There is a clear conflict created by such banking laws. Depositors have continual access to their funds, while bankers also are allowed to have access to these funds. There are too many simultaneous claims to money at any one time. Or stated differently, since money is only usefully to buy goods, there is too much money and too few goods.

This system functions so long as the depositors do not redeem too many of their deposits at once. The system breaks down (shockingly fast, as recent events can attest) when a critical mass of depositors asks simultaneously for the money which is rightfully theirs. At this moment the conflict becomes apparent, as the bank has invested or lent these deposits to a third-party, and there is an insufficient amount left in reserve to honor these redemption requests by depositors.

This is the case of the increasingly common bank run. It is at this moment that the conflict created by banking laws becomes apparent, with bankers and depositors each claiming that they are the rightful claimant of the money in question.

Although I have titled this article “legislating confusion through conflicting laws”, it should be clear that the conclusion is much worse than a mere confusion. Confusion is annoying at worst, and can even be comical at times. The result of the conflict in banking laws is angst and ire. In most situations we can determine, without too much trouble, who is right and who is wrong when conflict develops. The way the laws of modern banking are structured we are left with two people in the right, both doing what the law says they are allowed. But the result – bank runs or bank insolvencies – signals that there is most definitely a conflict.
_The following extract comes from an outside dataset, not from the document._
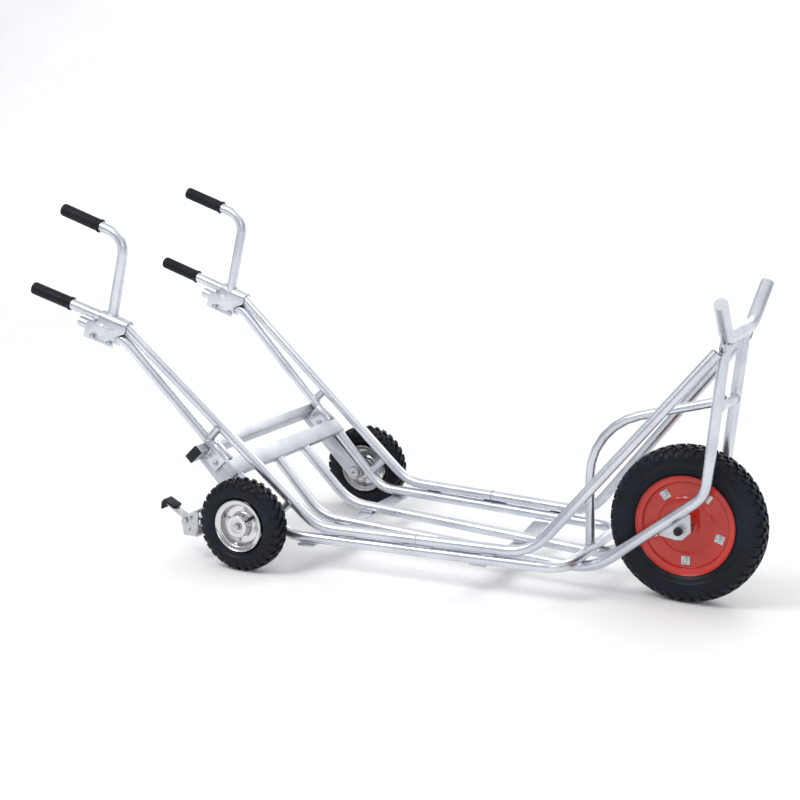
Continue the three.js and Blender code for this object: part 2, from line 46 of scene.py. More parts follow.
# Bends and ends of the tubes' axes, on the left side. The right side mirrors them.
RAIL_BEND = Vector((-0.1085, 0.240, 0.1049))
RAIL_LOW = Vector((0.400, 0.1943, 0.1113))
RAIL_TOP = Vector((0.7625, 0.0985, 0.5835))
FORK_LOW = Vector((0.749, 0.070, 0.2615))
FORK_TOP = Vector((0.774, 0.076, 0.603))
SPINE_START = Vector((-0.3144, 0.065, 0.203))
SPINE_BEND = Vector((-0.1867, 0.072, 0.0788))
DECK_BEND = Vector((-0.1857, 0.244, 0.0778))
STRUT_HIGH = Vector((-0.6174, 0.2693, 0.4949))
STRUT_LOW = Vector((-0.3436, 0.252, 0.2311))
HANDLE_FOOT = Vector((-0.655, 0.2668, 0.541))
HANDLE_BEND = Vector((-0.616, 0.2668, 0.7382))
GRIP_WAY = Vector((-0.2548, 0.0143, 0.0721))
LOWER_GRIP_END = Vector((-0.867, 0.2828, 0.5978))
UPPER_GRIP_END = Vector((-0.7865, 0.2692, 0.7904))

# Points on the middle plane.
CROSS_MIDDLE = Vector((0.7633, 0, 0.457))
HORN_MIDDLE = Vector((0.781, 0, 0.616))
DECK_FRONT = Vector((0.475, 0, 0.0852))
HOOP_KNEE = Vector((0.455, 0, 0.371))
HOOP_END = Vector((0.763, 0, 0.464))
HOOP_FOOT = Vector((0.4705, 0, 0.084))
ACROSS = (0, 1, 0)

# The straight deck runs: a starting point, and how far y and z change for each metre along x.
RAIL_RUN = {"x": -0.1085, "y": 0.240, "z": 0.1049, "dy": -0.0899, "dz": 0.0126}
DECK_RUN = {"x": -0.1857, "y": 0.244, "z": 0.0778, "dy": -0.0863, "dz": 0.0112}
EDGE_OFFSET = 0.0068
EDGE_STITCHES = ((-0.055, -0.012), (0.104, 0.175), (0.289, 0.325))
RAIL_JOINT_X = 0.135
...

Even worse is that there is no good solution to the conflict as long as it persists. The most recent spate of bank insolvencies has been solved via one of two ways. Either the bank in question has been bailed out, in which case innocent bystanders have had to pay for the problems of others. In this solution, the conflict between banks and their depositors has not been paid by either party, but has been papered over via a wealth transfer from other citizens. Alternatively, bail-ins (e.g., converting depositors into equity holders) have changed the rules of the game midstream. Depositors were told that they had a claim to their money at par value and on demand, and deposited it in good faith of that fact. Now they find out that they can have their money after waiting for the mess to be sorted, and only at whatever the market values it at. This solution too is an injustice.

There is an easy alternative solution. Change the laws to remove the original conflict. Depositors will have a claim to their deposit at all times, similar to what they presume to be true today. In its place, banks will have to renunciate their claim to using these deposits. Such a shift will not imperil the world of finance – equity investments and loans are still available, though the latter will not be financed with deposits. Bank runs will be removed from the scope of potential events, and events such as have become the norm over the past five years will become a thing of the past.